TASK: Using the material below, copy every line where "materials" appears.

■ ■ ■ ■

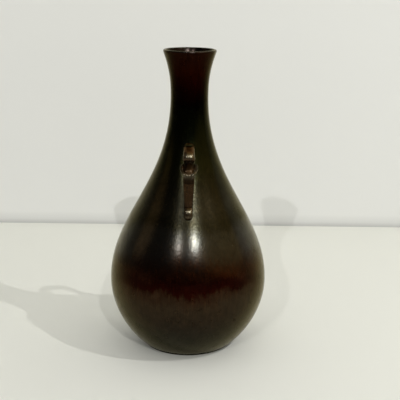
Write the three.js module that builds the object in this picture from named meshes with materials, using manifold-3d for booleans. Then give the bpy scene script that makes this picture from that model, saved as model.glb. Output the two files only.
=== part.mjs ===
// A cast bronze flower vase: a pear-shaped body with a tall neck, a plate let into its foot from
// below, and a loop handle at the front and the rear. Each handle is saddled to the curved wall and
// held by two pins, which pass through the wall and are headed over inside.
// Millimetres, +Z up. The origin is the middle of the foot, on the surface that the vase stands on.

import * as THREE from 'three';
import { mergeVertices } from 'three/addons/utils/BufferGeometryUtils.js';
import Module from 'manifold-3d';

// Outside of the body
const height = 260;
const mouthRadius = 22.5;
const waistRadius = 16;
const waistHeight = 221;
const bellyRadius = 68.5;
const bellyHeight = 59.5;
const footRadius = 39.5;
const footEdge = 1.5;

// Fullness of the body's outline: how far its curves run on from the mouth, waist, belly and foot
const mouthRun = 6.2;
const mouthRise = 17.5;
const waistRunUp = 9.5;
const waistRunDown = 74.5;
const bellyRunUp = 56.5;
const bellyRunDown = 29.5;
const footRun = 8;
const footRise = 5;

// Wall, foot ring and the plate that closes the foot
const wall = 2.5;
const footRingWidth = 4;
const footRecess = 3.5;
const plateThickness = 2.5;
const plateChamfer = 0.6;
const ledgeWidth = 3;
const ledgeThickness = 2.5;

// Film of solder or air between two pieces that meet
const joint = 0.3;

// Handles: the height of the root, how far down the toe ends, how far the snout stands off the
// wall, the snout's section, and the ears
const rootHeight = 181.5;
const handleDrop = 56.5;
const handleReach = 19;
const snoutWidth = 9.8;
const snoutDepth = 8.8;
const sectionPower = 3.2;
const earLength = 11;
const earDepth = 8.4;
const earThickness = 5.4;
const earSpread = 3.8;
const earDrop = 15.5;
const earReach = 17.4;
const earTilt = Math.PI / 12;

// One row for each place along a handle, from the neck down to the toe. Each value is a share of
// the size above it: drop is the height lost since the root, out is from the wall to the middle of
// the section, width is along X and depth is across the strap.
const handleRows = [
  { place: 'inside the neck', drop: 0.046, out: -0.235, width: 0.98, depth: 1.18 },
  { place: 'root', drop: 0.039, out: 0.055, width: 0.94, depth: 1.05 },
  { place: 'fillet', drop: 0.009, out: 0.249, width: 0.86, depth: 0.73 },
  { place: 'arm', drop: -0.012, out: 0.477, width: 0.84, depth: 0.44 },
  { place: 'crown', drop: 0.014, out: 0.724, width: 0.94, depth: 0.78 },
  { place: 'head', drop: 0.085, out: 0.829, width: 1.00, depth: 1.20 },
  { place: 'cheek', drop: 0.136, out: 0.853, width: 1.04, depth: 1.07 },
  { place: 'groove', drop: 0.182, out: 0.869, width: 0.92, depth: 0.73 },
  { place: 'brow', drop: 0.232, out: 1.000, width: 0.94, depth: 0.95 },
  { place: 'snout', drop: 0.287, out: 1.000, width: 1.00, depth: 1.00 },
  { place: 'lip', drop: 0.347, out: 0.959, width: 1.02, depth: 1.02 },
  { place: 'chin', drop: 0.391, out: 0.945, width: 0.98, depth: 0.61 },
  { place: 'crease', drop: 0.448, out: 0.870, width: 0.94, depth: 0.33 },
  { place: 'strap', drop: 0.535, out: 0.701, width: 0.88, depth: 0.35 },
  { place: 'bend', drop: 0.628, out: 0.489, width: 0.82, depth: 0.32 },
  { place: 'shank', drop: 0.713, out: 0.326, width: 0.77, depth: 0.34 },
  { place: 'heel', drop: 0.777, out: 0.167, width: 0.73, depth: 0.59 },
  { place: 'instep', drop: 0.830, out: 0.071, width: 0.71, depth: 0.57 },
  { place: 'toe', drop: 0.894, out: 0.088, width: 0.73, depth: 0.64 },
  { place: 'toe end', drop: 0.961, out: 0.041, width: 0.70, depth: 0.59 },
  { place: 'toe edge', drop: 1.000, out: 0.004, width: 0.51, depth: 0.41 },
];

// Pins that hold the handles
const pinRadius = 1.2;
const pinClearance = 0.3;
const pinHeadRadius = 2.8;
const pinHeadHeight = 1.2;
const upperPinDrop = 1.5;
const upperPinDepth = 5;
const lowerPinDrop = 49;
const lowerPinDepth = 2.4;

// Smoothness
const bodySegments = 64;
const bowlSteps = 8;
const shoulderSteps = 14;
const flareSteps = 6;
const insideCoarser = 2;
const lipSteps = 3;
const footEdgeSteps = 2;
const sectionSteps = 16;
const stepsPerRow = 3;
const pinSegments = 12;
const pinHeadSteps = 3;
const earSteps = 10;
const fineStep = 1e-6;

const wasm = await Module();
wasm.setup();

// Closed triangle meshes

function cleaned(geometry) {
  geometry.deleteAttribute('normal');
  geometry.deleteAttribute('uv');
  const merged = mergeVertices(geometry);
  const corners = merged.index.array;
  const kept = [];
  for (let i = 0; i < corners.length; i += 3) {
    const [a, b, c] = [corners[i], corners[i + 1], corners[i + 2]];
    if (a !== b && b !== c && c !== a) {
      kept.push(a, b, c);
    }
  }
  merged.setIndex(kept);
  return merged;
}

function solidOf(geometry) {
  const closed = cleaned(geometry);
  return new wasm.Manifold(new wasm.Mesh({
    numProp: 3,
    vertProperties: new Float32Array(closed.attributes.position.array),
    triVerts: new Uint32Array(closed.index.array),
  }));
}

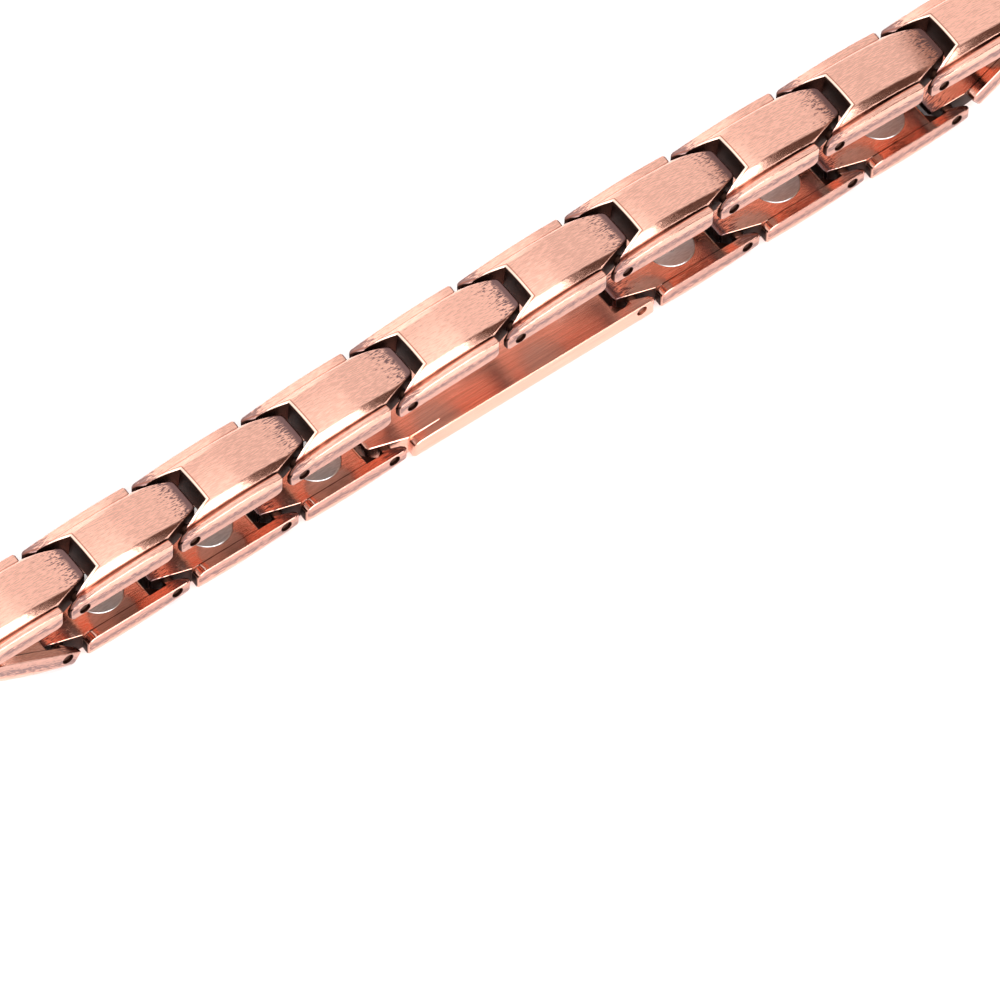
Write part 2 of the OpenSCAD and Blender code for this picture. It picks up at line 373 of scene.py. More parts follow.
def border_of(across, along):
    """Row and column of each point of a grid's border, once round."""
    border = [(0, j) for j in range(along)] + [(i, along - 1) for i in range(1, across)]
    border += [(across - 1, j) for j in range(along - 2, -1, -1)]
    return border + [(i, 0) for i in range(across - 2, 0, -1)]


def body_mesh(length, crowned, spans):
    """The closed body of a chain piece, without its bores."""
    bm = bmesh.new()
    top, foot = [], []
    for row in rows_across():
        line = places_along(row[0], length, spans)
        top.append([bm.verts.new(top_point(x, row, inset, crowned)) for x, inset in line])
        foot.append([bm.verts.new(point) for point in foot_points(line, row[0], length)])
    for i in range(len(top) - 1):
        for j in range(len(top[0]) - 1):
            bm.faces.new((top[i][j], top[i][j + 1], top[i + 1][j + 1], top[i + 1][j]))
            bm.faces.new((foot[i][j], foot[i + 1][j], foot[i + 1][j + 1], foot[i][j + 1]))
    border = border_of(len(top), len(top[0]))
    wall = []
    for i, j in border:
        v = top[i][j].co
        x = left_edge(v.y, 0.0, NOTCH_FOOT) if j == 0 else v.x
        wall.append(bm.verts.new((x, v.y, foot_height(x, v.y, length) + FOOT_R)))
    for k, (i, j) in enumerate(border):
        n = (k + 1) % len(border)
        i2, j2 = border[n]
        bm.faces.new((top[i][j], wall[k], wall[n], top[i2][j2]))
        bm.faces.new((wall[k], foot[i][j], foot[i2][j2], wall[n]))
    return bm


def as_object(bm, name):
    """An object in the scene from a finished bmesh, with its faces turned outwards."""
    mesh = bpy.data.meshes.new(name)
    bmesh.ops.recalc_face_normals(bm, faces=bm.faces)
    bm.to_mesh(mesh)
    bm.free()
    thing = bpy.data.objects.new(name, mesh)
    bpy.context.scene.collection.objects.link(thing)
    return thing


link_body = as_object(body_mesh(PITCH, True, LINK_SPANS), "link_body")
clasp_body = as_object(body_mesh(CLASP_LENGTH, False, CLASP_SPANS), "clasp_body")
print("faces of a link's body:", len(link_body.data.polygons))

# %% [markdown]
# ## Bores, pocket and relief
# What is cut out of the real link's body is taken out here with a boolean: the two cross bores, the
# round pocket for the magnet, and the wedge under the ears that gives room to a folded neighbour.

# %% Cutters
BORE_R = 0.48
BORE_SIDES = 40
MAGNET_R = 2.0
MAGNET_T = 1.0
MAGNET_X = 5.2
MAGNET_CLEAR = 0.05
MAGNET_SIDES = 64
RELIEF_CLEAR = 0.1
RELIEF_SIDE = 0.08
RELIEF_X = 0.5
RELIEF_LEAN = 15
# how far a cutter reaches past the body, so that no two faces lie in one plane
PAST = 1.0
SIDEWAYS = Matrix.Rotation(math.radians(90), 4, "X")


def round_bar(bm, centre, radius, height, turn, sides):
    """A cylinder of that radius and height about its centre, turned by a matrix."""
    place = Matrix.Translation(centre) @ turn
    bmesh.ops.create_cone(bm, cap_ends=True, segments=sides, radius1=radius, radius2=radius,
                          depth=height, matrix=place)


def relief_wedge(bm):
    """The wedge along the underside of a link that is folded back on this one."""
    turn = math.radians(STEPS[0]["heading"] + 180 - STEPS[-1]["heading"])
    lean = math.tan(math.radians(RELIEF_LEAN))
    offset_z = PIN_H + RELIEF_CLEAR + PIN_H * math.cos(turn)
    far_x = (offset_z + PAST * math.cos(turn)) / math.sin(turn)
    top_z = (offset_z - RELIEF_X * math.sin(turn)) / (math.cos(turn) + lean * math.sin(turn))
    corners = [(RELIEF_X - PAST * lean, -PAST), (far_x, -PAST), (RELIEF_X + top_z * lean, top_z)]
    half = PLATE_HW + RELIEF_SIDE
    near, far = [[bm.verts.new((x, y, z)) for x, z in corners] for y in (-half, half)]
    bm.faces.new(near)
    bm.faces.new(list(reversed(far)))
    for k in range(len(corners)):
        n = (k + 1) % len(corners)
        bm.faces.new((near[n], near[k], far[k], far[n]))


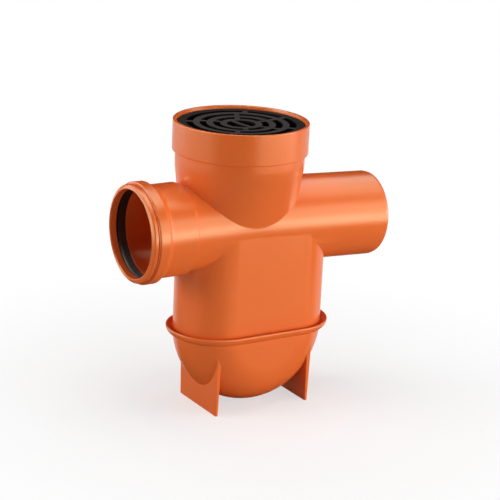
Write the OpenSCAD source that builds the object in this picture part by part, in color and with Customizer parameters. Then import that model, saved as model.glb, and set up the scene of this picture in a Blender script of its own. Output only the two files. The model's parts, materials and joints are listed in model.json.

■ ■ ■ ■

WRITTEN ANSWER:
Write the three.js module that builds the object in this picture from named meshes with materials, using manifold-3d for booleans. Then give the bpy scene script that makes this picture from that model, saved as model.glb. Output the two files only.
Write the OpenSCAD source that builds the object in this picture part by part, in color and with Customizer parameters. Then import that model, saved as model.glb, and set up the scene of this picture in a Blender script of its own. Output only the two files. The model's parts, materials and joints are listed in model.json.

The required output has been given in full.